There is a beautiful essay written from the perspective of a pencil. To create this humble tool it took a lot of effort — hundreds of years of R&D by hundreds of people. While there is a desire in this extraverted world to seek recognition and affirmation as an individual, the reality, at least in industrial design, is that in order to create something you have to collaborate. And this is true not just in design, but even on a global scale — we know that we cannot achieve anything on our own. No wonder there are a lot of cheesy proverbs about teamwork. There is something in it! [Laughs]

As designers, we have to be much more aware of what’s going on. We have moved away from the designer being an individual. It is all about close collaborations now. We already have started seeing big companies joining forces, learning from each other. We will see this happening more often.

Another thing is the move towards mental health and well-being. Not just for individuals but also for the environment — to be present in the moment and experience it. In this context, it is interesting to think about the future of driving. Driving too could be a form of meditation in the right context.

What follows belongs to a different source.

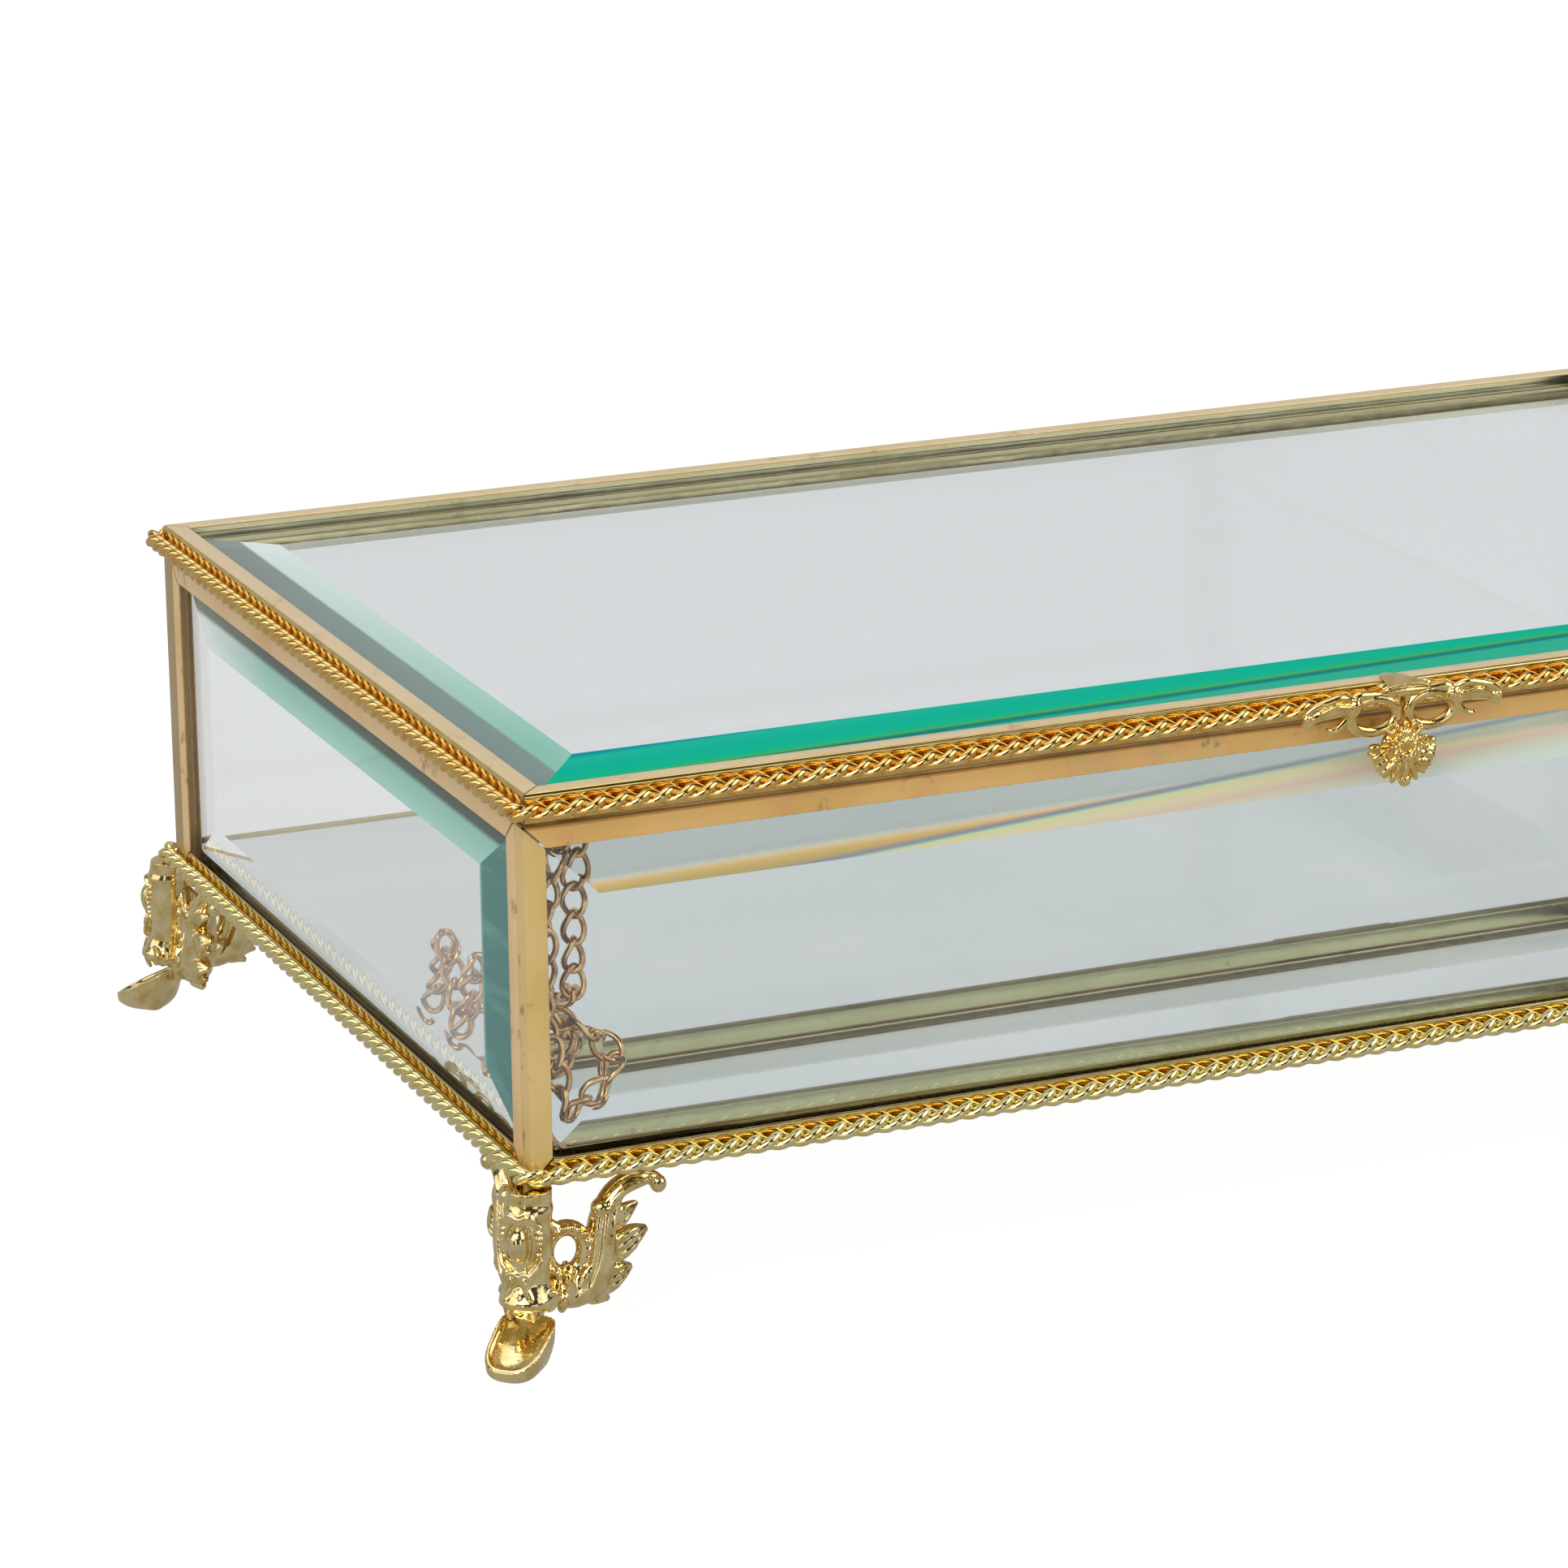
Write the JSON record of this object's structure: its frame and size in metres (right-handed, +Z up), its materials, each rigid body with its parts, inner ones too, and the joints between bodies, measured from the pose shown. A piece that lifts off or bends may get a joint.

No one knows for certain what the future holds. That’s why it is so important to look at different scenarios that could happen and build resilience for those. Regardless of what we will end up with, human beings are extremely resilient.

Do you think design will save the world?

What do we mean by «saving the world»? Do we want to continue living like we are today? Or do we need to take the approach that actually we need to design a better world in the first place? Buckminster Fuller famously said, «you never change things by fighting the existing reality, you change things by building a new model that makes the existing model obsolete». The past will save the future.